--- Start MATERIAL ---
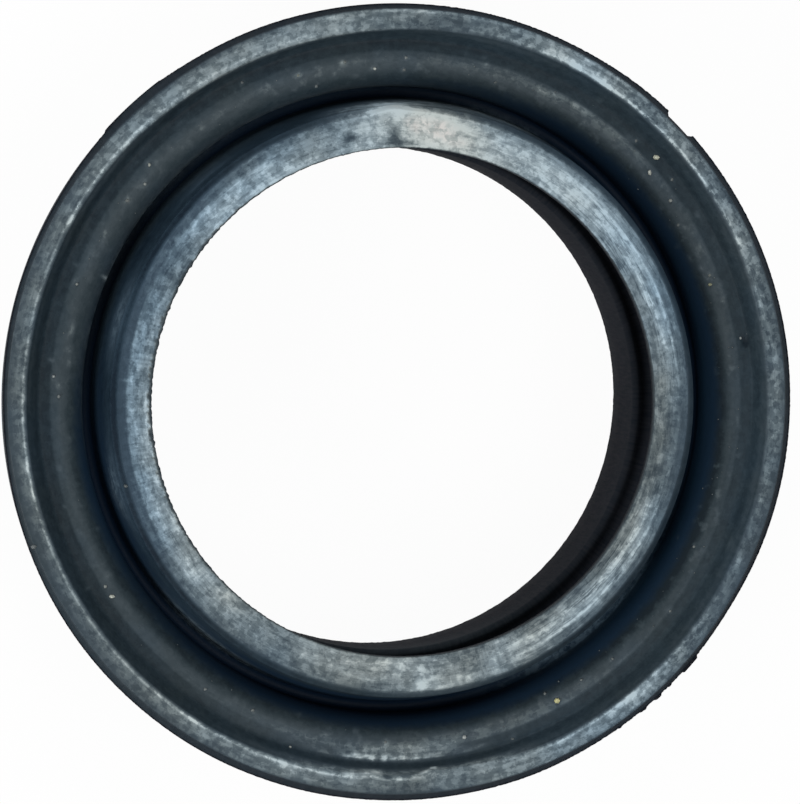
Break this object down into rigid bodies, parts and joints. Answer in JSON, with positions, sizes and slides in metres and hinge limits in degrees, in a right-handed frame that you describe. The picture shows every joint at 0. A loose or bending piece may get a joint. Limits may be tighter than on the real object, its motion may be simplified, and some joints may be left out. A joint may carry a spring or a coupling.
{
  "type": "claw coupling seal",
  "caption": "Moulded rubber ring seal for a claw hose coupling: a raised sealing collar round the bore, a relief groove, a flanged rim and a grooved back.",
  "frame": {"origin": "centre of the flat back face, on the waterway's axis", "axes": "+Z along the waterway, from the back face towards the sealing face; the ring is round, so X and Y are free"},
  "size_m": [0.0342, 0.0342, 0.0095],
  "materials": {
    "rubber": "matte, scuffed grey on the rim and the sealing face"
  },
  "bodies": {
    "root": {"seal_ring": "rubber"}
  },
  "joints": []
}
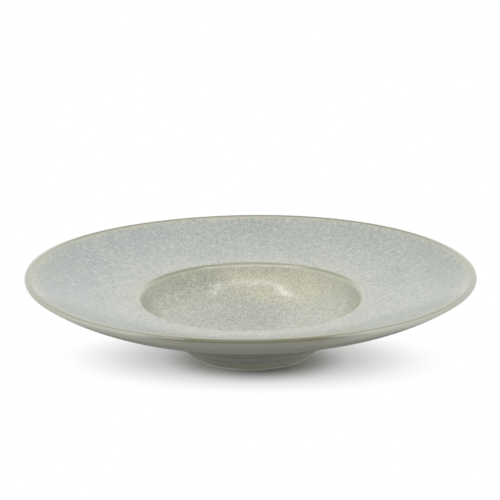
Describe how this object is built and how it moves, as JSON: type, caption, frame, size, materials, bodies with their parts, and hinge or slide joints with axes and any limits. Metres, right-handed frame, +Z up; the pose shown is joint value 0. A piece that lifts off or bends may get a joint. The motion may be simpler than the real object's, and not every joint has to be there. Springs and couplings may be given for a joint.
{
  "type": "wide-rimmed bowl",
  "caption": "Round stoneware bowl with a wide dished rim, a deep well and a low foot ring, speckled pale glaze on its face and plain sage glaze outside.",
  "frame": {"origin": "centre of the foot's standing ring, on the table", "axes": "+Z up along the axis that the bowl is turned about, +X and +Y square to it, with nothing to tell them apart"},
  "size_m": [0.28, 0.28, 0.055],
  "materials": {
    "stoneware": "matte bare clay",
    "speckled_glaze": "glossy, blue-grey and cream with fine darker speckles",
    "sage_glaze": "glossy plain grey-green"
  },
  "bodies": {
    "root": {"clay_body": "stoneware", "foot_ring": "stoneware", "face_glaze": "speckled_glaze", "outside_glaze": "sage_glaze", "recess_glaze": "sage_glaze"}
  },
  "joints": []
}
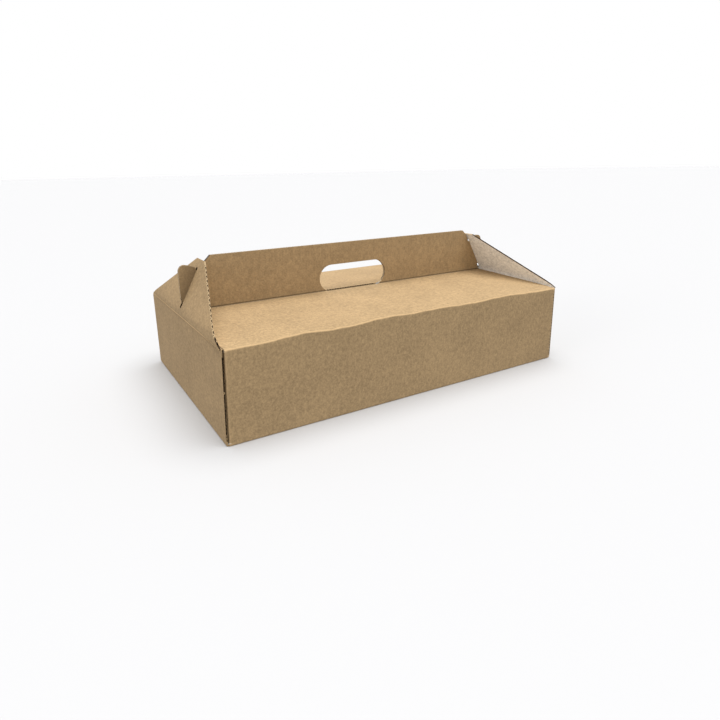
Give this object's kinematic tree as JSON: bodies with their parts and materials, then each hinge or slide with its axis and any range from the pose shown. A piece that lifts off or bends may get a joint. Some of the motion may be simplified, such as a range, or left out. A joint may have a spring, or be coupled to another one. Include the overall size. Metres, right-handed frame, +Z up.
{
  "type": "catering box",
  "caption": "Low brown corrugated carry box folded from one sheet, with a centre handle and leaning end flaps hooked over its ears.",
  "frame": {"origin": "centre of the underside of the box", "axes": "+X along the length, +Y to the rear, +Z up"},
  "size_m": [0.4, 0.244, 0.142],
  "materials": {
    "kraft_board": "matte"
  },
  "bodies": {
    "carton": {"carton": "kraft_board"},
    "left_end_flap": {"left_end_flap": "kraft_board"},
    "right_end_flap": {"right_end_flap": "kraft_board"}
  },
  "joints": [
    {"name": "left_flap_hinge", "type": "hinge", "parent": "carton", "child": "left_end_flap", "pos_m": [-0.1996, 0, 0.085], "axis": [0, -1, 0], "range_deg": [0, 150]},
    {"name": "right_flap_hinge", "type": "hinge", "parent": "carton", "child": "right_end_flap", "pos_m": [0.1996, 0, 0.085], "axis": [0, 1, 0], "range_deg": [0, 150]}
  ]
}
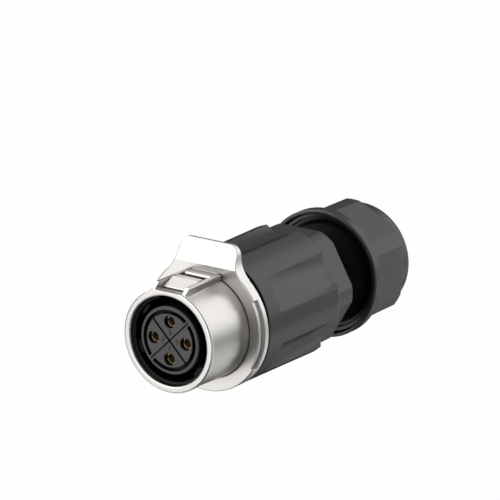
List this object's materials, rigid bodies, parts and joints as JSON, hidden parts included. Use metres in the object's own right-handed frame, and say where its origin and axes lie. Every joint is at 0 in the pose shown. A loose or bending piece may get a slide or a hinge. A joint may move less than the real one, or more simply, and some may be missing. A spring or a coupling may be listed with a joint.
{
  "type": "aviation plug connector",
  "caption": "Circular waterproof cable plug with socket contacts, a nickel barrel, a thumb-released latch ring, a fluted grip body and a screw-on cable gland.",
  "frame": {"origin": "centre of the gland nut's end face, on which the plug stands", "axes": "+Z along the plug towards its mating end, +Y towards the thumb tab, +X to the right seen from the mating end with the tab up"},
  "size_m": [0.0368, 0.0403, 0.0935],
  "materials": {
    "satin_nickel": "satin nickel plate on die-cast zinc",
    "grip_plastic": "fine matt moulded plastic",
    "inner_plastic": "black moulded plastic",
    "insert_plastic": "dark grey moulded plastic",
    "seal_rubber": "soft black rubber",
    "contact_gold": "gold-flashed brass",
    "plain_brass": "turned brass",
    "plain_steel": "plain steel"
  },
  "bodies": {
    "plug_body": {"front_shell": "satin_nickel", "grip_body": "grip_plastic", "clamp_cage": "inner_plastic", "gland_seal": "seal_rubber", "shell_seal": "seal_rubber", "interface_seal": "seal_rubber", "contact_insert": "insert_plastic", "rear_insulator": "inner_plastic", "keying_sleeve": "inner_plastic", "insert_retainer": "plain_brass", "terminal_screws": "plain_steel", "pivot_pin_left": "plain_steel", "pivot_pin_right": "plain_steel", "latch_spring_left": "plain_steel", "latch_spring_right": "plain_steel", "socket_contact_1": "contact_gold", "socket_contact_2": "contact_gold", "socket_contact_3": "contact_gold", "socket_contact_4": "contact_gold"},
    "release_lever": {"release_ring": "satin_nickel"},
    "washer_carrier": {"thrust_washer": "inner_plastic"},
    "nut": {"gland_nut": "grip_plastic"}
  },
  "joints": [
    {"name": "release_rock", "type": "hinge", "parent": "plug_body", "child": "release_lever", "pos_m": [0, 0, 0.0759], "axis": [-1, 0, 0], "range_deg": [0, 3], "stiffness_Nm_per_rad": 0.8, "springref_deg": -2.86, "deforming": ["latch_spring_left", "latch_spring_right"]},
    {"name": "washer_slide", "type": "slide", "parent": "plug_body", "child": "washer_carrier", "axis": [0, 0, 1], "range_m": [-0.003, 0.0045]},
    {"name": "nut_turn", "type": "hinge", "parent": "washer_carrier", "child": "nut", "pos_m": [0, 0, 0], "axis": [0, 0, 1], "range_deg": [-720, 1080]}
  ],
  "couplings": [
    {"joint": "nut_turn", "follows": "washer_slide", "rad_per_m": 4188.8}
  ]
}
--- End MATERIAL ---
STATED TASK:
Extract each line of the listing above, copying it word for word.

REPLY:
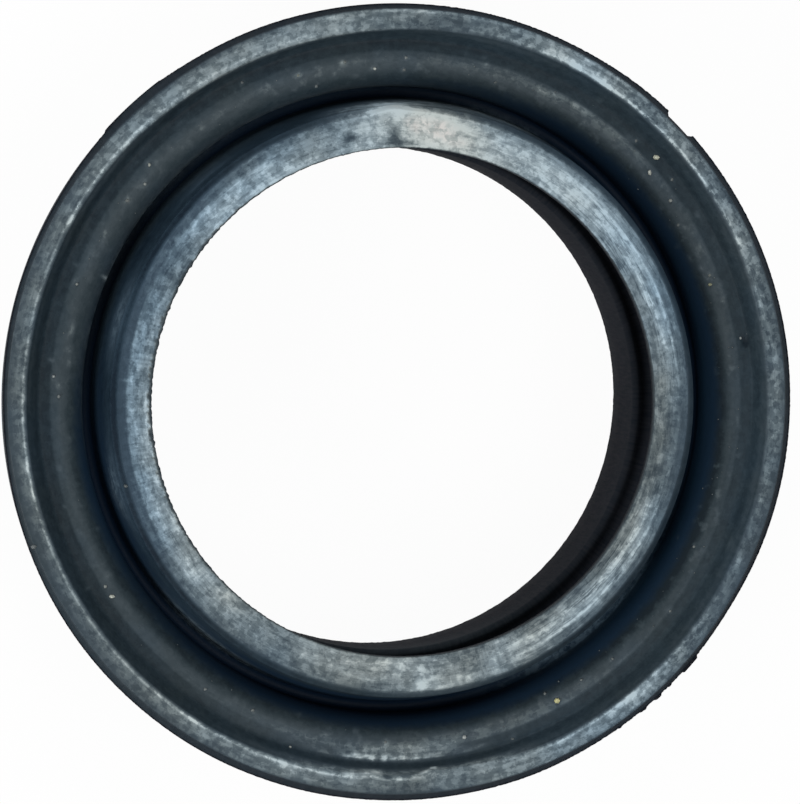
Break this object down into rigid bodies, parts and joints. Answer in JSON, with positions, sizes and slides in metres and hinge limits in degrees, in a right-handed frame that you describe. The picture shows every joint at 0. A loose or bending piece may get a joint. Limits may be tighter than on the real object, its motion may be simplified, and some joints may be left out. A joint may carry a spring or a coupling.
{
  "type": "claw coupling seal",
  "caption": "Moulded rubber ring seal for a claw hose coupling: a raised sealing collar round the bore, a relief groove, a flanged rim and a grooved back.",
  "frame": {"origin": "centre of the flat back face, on the waterway's axis", "axes": "+Z along the waterway, from the back face towards the sealing face; the ring is round, so X and Y are free"},
  "size_m": [0.0342, 0.0342, 0.0095],
  "materials": {
    "rubber": "matte, scuffed grey on the rim and the sealing face"
  },
  "bodies": {
    "root": {"seal_ring": "rubber"}
  },
  "joints": []
}
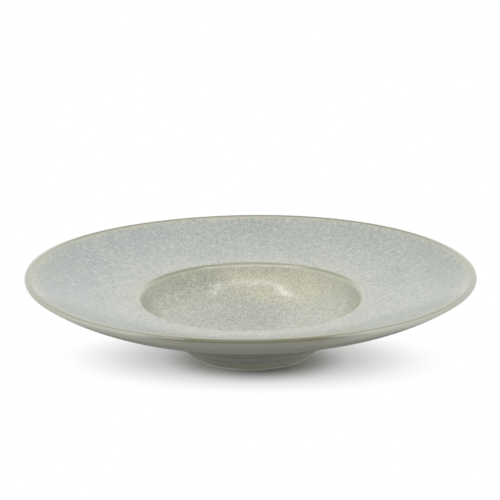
Describe how this object is built and how it moves, as JSON: type, caption, frame, size, materials, bodies with their parts, and hinge or slide joints with axes and any limits. Metres, right-handed frame, +Z up; the pose shown is joint value 0. A piece that lifts off or bends may get a joint. The motion may be simpler than the real object's, and not every joint has to be there. Springs and couplings may be given for a joint.
{
  "type": "wide-rimmed bowl",
  "caption": "Round stoneware bowl with a wide dished rim, a deep well and a low foot ring, speckled pale glaze on its face and plain sage glaze outside.",
  "frame": {"origin": "centre of the foot's standing ring, on the table", "axes": "+Z up along the axis that the bowl is turned about, +X and +Y square to it, with nothing to tell them apart"},
  "size_m": [0.28, 0.28, 0.055],
  "materials": {
    "stoneware": "matte bare clay",
    "speckled_glaze": "glossy, blue-grey and cream with fine darker speckles",
    "sage_glaze": "glossy plain grey-green"
  },
  "bodies": {
    "root": {"clay_body": "stoneware", "foot_ring": "stoneware", "face_glaze": "speckled_glaze", "outside_glaze": "sage_glaze", "recess_glaze": "sage_glaze"}
  },
  "joints": []
}
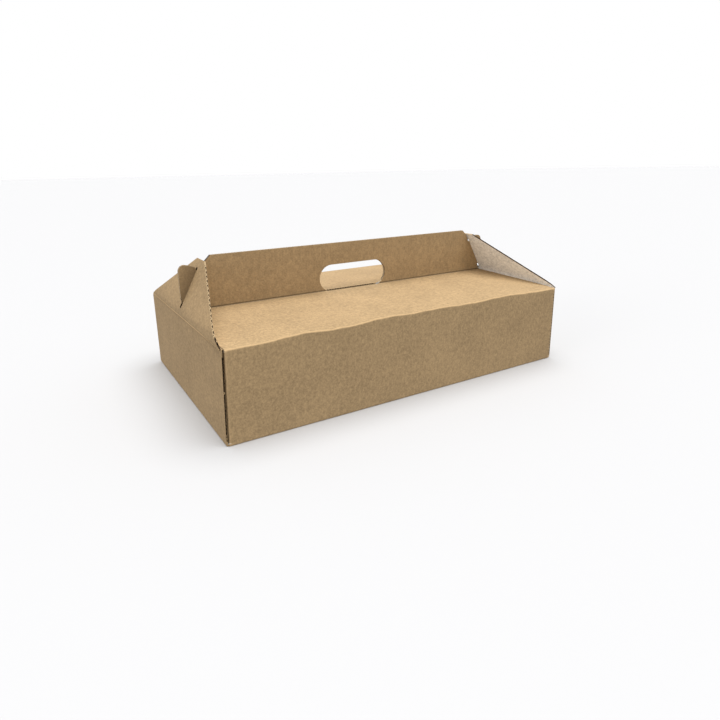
Give this object's kinematic tree as JSON: bodies with their parts and materials, then each hinge or slide with its axis and any range from the pose shown. A piece that lifts off or bends may get a joint. Some of the motion may be simplified, such as a range, or left out. A joint may have a spring, or be coupled to another one. Include the overall size. Metres, right-handed frame, +Z up.
{
  "type": "catering box",
  "caption": "Low brown corrugated carry box folded from one sheet, with a centre handle and leaning end flaps hooked over its ears.",
  "frame": {"origin": "centre of the underside of the box", "axes": "+X along the length, +Y to the rear, +Z up"},
  "size_m": [0.4, 0.244, 0.142],
  "materials": {
    "kraft_board": "matte"
  },
  "bodies": {
    "carton": {"carton": "kraft_board"},
    "left_end_flap": {"left_end_flap": "kraft_board"},
    "right_end_flap": {"right_end_flap": "kraft_board"}
  },
  "joints": [
    {"name": "left_flap_hinge", "type": "hinge", "parent": "carton", "child": "left_end_flap", "pos_m": [-0.1996, 0, 0.085], "axis": [0, -1, 0], "range_deg": [0, 150]},
    {"name": "right_flap_hinge", "type": "hinge", "parent": "carton", "child": "right_end_flap", "pos_m": [0.1996, 0, 0.085], "axis": [0, 1, 0], "range_deg": [0, 150]}
  ]
}
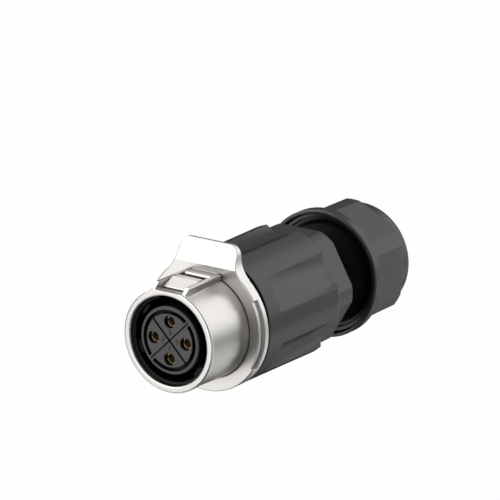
List this object's materials, rigid bodies, parts and joints as JSON, hidden parts included. Use metres in the object's own right-handed frame, and say where its origin and axes lie. Every joint is at 0 in the pose shown. A loose or bending piece may get a slide or a hinge. A joint may move less than the real one, or more simply, and some may be missing. A spring or a coupling may be listed with a joint.
{
  "type": "aviation plug connector",
  "caption": "Circular waterproof cable plug with socket contacts, a nickel barrel, a thumb-released latch ring, a fluted grip body and a screw-on cable gland.",
  "frame": {"origin": "centre of the gland nut's end face, on which the plug stands", "axes": "+Z along the plug towards its mating end, +Y towards the thumb tab, +X to the right seen from the mating end with the tab up"},
  "size_m": [0.0368, 0.0403, 0.0935],
  "materials": {
    "satin_nickel": "satin nickel plate on die-cast zinc",
    "grip_plastic": "fine matt moulded plastic",
    "inner_plastic": "black moulded plastic",
    "insert_plastic": "dark grey moulded plastic",
    "seal_rubber": "soft black rubber",
    "contact_gold": "gold-flashed brass",
    "plain_brass": "turned brass",
    "plain_steel": "plain steel"
  },
  "bodies": {
    "plug_body": {"front_shell": "satin_nickel", "grip_body": "grip_plastic", "clamp_cage": "inner_plastic", "gland_seal": "seal_rubber", "shell_seal": "seal_rubber", "interface_seal": "seal_rubber", "contact_insert": "insert_plastic", "rear_insulator": "inner_plastic", "keying_sleeve": "inner_plastic", "insert_retainer": "plain_brass", "terminal_screws": "plain_steel", "pivot_pin_left": "plain_steel", "pivot_pin_right": "plain_steel", "latch_spring_left": "plain_steel", "latch_spring_right": "plain_steel", "socket_contact_1": "contact_gold", "socket_contact_2": "contact_gold", "socket_contact_3": "contact_gold", "socket_contact_4": "contact_gold"},
    "release_lever": {"release_ring": "satin_nickel"},
    "washer_carrier": {"thrust_washer": "inner_plastic"},
    "nut": {"gland_nut": "grip_plastic"}
  },
  "joints": [
    {"name": "release_rock", "type": "hinge", "parent": "plug_body", "child": "release_lever", "pos_m": [0, 0, 0.0759], "axis": [-1, 0, 0], "range_deg": [0, 3], "stiffness_Nm_per_rad": 0.8, "springref_deg": -2.86, "deforming": ["latch_spring_left", "latch_spring_right"]},
    {"name": "washer_slide", "type": "slide", "parent": "plug_body", "child": "washer_carrier", "axis": [0, 0, 1], "range_m": [-0.003, 0.0045]},
    {"name": "nut_turn", "type": "hinge", "parent": "washer_carrier", "child": "nut", "pos_m": [0, 0, 0], "axis": [0, 0, 1], "range_deg": [-720, 1080]}
  ],
  "couplings": [
    {"joint": "nut_turn", "follows": "washer_slide", "rad_per_m": 4188.8}
  ]
}